The exercise: Below are some records. Say how many of their lines include the string "manifold", giving only the number.

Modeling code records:
================

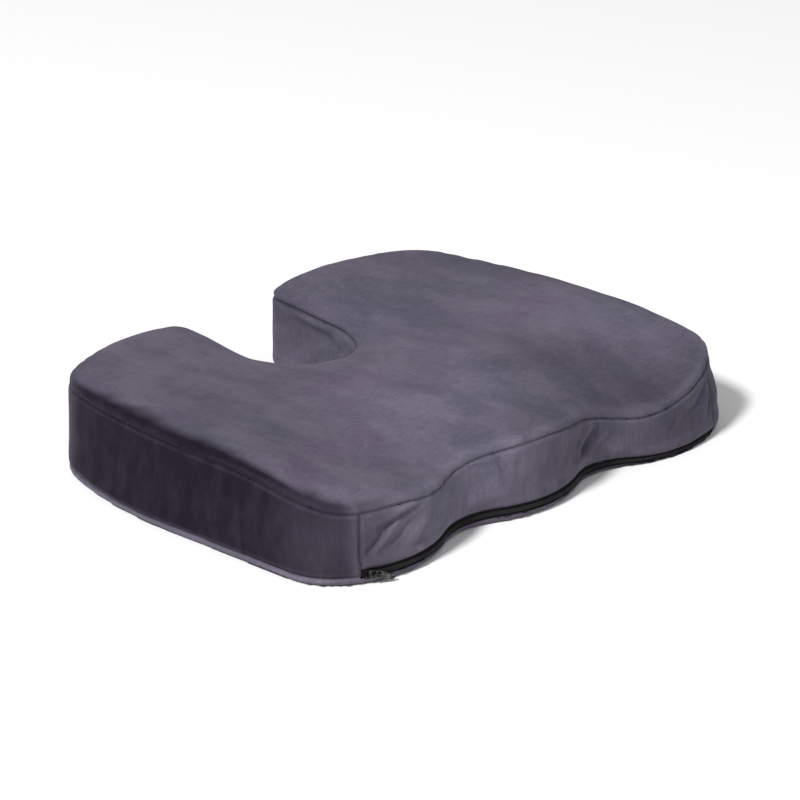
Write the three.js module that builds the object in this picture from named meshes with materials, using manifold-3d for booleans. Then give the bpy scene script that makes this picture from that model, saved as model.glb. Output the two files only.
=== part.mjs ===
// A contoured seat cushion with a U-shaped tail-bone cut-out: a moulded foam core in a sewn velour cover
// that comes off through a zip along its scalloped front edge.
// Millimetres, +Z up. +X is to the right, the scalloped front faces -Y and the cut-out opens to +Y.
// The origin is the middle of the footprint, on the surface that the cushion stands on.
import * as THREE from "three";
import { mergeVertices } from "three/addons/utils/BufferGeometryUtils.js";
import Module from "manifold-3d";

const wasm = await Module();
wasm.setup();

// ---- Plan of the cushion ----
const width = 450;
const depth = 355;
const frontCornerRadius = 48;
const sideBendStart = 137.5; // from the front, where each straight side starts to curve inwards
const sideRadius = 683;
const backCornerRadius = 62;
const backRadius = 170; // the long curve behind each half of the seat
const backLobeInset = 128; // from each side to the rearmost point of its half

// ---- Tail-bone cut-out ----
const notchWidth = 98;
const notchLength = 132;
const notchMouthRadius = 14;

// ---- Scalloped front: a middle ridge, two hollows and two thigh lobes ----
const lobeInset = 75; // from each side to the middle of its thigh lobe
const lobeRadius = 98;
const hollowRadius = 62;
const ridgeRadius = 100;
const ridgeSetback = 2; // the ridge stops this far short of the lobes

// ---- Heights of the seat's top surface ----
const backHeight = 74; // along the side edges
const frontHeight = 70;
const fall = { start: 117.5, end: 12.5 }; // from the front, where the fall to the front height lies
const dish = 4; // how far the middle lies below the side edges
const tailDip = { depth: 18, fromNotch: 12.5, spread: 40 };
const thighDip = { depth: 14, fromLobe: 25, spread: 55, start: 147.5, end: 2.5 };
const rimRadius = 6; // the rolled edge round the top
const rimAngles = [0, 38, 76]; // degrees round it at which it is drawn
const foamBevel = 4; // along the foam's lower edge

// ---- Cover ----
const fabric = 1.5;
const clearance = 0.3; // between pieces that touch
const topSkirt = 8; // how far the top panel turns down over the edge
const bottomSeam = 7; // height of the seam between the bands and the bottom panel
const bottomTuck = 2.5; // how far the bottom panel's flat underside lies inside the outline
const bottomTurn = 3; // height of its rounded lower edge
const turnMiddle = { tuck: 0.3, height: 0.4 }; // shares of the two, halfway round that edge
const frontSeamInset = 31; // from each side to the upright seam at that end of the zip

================

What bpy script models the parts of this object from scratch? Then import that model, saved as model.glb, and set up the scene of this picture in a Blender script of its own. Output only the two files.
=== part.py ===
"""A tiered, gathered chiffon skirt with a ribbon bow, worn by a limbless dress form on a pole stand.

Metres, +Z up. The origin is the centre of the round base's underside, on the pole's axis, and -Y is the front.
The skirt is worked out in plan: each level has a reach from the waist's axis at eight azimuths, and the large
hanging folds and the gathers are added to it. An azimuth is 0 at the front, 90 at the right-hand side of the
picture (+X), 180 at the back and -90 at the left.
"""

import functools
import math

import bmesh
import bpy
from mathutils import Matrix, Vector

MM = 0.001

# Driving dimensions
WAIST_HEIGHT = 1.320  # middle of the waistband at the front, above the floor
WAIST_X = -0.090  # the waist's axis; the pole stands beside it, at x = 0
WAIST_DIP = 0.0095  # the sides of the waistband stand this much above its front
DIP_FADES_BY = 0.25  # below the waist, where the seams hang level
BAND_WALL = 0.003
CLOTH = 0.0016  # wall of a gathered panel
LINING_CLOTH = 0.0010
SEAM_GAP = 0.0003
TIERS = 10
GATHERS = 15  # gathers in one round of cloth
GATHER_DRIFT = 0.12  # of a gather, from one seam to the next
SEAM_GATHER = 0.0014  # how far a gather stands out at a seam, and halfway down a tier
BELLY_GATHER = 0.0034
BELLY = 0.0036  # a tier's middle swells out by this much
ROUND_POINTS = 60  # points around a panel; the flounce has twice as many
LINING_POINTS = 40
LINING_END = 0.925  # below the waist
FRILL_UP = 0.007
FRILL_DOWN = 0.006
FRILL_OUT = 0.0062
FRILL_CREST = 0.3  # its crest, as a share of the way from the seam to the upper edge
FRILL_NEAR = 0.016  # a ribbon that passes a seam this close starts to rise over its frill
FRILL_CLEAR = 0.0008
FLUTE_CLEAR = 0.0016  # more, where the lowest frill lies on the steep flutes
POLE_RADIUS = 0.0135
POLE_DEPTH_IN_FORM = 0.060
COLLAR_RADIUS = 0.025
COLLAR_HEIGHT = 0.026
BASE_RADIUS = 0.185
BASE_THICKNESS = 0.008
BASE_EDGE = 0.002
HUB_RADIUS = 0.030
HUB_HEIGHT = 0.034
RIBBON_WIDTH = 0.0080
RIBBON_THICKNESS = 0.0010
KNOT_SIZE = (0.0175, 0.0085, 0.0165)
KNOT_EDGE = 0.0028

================

Task answer: 2